In the absence of wildfire or other forest-clearing disturbance, the pine forest will eventually be replaced by oaks. Unlike many species of oaks that produce very strong wood used for furniture, cabinets and floors, the coast live oak is prone to cracking and twisting. Some coast live oaks at Asilomar have distorted trunks and twisted branches. This growth pattern is the result of growing in a windy location, salt spray, and the persistent browsing by deer. Most of the oaks at Asilomar are 50 to 100 years old. Acorns are an important food source for wildlife.

Forest Understory

The understory of the forest is made up of grasses, shrubs, wildflowers, and tree seedlings. A dense forest canopy can create ideal conditions for the understory by increasing soil nutrients, shade, and moisture retention.

The Swamp

The swamp was once a pond, one in a series of nine small ponds that existed nearly 100 years ago. Today, the pond is filled with sediment and plant life. The soil remains moist year-round from a high-water table. Monterey pine, blackberry, poison oak, and giant ryegrass are a few of the native plants that grow here.

Poison Oak

Poison oak is one of California’s most common native plants. It is recognized by its leaves, which are divided into three leaflets. One of the best-known sayings is, “Leaves of three, let them be.” Touching any part of the plant may cause an allergic reaction from the colorless oil, urushiol, in the plant’s sap. It causes severe itching and a red, blistery skin rash.

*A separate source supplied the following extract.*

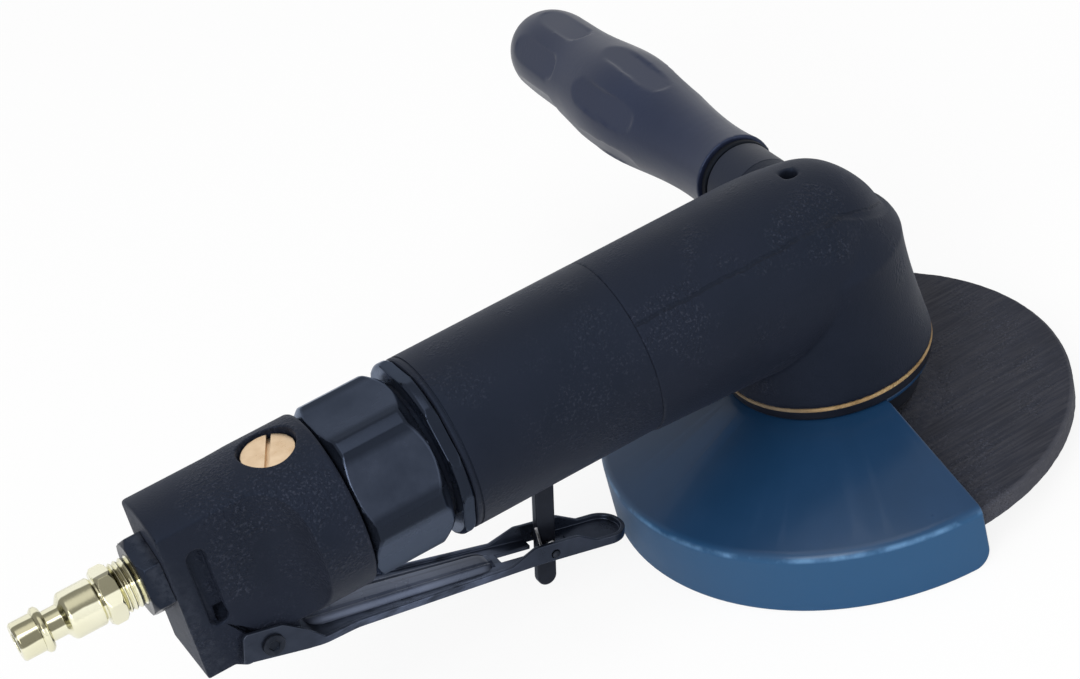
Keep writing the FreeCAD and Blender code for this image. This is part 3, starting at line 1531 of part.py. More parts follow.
def side_handle_grip():
    at = handle_place()
    grip = grip_profile().revolve(at, AXES["y"][0], FULL_TURN)
    cuts = [rod("y", handle_neck_end_y, handle_core_end_y + face_gap, handle_core_radius + fit_gap, at)]
    bulge = (bulge_dimple_y, bulge_dimple_length, bulge_dimple_floor, bulge_dimple_slope)
    lobe = (lobe_dimple_y, lobe_dimple_length, lobe_dimple_floor, lobe_dimple_slope)
    for i in range(dimple_count):
        turn = dimple_turn + i * FULL_TURN / dimple_count
        cuts += [dimple(*bulge, turn), dimple(*lobe, turn)]
    return grip.cut(cuts)


# Every piece under its name

def bearings():
    return {
        "lower_spindle_bearing": bearing("z", lower_bearing_bottom_z, lower_bearing_width,
                                         spindle_bearing_radius + running_gap, lower_bearing_radius),
        "upper_spindle_bearing": ring("z", spindle_top_z - upper_bearing_length, spindle_top_z,
                                      upper_bearing_radius - fit_gap, spindle_top_radius + running_gap),
        "pinion_bearing": bearing("x", pinion_chamber_rear_x - pinion_bearing_width, pinion_bearing_width,
                                  pinion_shaft_radius + running_gap, pinion_bearing_radius),
        "rear_rotor_bearing": bearing("x", rear_bearing_start(), rotor_bearing_width,
                                      rotor_rear_shaft_radius + running_gap, rotor_bearing_radius),
        "front_rotor_bearing": bearing("x", front_bearing_start(), rotor_bearing_width,
                                       rotor_front_shaft_radius + running_gap, rotor_bearing_radius),
    }


PIECES = [
    spindle, gear_key, crown_gear, bevel_pinion, inner_flange, grinding_disc, flange_nut,
    gear_head_housing, head_gasket, bearing_cover, cover_screws, retaining_ring,
    wheel_guard, guard_clamp_band, clamp_screw, clamp_nut,
    motor_cylinder, dowel_pin, rear_end_plate, front_end_plate, rotor, rotor_vanes,
    motor_housing, lock_ring, coupling_nut, snap_ring, throttle_housing,
    inlet_bushing, inlet_screen, air_nipple,
    valve_seat_bush, valve_plunger, valve_spring, stem_seal, regulator_screw, regulator_seal,
    throttle_lever, lever_pivot_pin, latch_pin, latch_spring, safety_latch,
    handle_stud, handle_ring, side_handle_grip,
]


def main():
    os.makedirs("parts", exist_ok=True)
    shapes = {make.__name__: make() for make in PIECES}
    shapes.update(bearings())
    for name, shape in shapes.items():
        shape.translate(V(0, 0, -nose_z))
        if not shape.isValid():
            print("not valid:", name)
        shape.exportStep(os.path.join("parts", name + ".step"))
        print(name, len(shape.Solids), "solids", round(shape.Volume), "mm3")


main()
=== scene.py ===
import bmesh
import bpy
import json
import math
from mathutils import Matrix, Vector, noise as field


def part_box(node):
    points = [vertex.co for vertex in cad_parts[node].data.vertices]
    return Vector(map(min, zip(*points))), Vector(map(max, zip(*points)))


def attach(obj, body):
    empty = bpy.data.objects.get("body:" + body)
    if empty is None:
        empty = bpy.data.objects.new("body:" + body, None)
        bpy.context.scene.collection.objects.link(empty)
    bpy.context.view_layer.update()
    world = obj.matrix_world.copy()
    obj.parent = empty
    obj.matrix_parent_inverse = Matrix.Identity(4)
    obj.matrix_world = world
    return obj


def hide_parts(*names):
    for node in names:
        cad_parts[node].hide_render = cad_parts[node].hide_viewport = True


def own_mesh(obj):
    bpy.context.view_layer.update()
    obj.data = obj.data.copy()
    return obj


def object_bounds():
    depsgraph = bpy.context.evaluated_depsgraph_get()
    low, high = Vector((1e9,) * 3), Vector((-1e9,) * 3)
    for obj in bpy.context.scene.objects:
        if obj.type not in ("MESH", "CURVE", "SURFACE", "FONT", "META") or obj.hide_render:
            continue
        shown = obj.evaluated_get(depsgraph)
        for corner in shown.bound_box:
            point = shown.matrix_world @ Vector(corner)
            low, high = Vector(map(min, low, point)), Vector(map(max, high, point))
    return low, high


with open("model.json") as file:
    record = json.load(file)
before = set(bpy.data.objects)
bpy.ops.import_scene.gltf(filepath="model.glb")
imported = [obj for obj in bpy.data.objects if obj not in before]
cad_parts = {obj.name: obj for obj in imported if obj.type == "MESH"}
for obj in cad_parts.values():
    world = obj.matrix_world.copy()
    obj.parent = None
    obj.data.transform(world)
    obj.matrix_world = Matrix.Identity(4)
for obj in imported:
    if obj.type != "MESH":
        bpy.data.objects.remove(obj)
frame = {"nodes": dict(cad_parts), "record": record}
nodes = frame["nodes"]
cad_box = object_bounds()

MM = 0.001
Z = Vector((0, 0, 1))

# Places read from the frame, in metres
sleeve_low, sleeve_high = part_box("motor_housing")
nut_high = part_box("coupling_nut")[1]
nipple_low, nipple_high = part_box("air_nipple")
plug_axis_z = (nipple_low.z + nipple_high.z) / 2
disc_low, disc_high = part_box("grinding_disc")
guard_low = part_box("wheel_guard")[0]
gasket_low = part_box("head_gasket")[0]
body_axis_z = (sleeve_low.z + sleeve_high.z) / 2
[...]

Poison oak is ideal for stabilizing soil. The dense vegetation provides shelter and protection for birds and small mammals. Stems, leaves, berries, and seeds all provide food for these animals.

Meadow

The meadow is a “back dune swale,” a low area between the back dune ridge and mid-dunes.

Like other swales in our dune system where nutrients and moisture content are high, the vegetation consists mostly of sedge grass and woody shrubs like coyote brush. Monterey pines can survive because the area is far enough away from salt-laden winds off the ocean.

The meadow provides habitat for various small mammals and birds. Deer use the meadow as a corridor from the dunes into the forest. Portions of the meadow are fenced off periodically to protect one of the world’s rarest plants – Pacific Grove clover. This tiny clover grows only in a few isolated places on the central coast.